UK scientists have developed a more sensitive technique for studying how peptides unfold. They expect that the method will be useful in fundamental research on protein structure and in understanding conditions such as Alzheimer's disease.

Ewan Blanch from the University of Manchester and his colleagues used Raman spectroscopy to analyse protein model poly(glutamic acid) as it unfolded in response to increasing pH. The scientists discovered two distinct phases as poly(glutamic acid) goes from the helical to the disordered state. They speculate that this is because the end and central helix regions have different thermodynamic stabilities.

The group combined normal and chiral Raman spectroscopies to examine the protein model.

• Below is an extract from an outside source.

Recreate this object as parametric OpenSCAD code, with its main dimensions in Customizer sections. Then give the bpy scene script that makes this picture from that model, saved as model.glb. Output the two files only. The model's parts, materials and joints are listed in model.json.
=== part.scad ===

Both methods have been used for some years to study protein unfolding, but correlating the two techniques has proved to be advantageous for two reasons, said Blanch. 'Firstly, you get much better spatial resolution, allowing you to resolve smaller spectral bands,' he said. 'Secondly, you can see which bands in a spectrum behave in the same way as experimental conditions change. If we know the origins of these bands we can map out the series of changes that occurs during an experiment and learn something new about the mechanisms involved.'

Raman spectroscopy can be used to study proteins as they unfold

The technique can very easily be applied to more complex systems, said Blanch; co-worker Lorna Ashton has used it to study the unfolding of real proteins. The group will also use the method to investigate RNA unfolding and the formation of amyloid fibrils, protein aggregates associated with Alzheimer's disease and many other conditions.

'We are just beginning to explore the potential of Raman and correlation analysis,' said Blanch. 'We encourage fellow scientists to try them.'

Danièle Gibney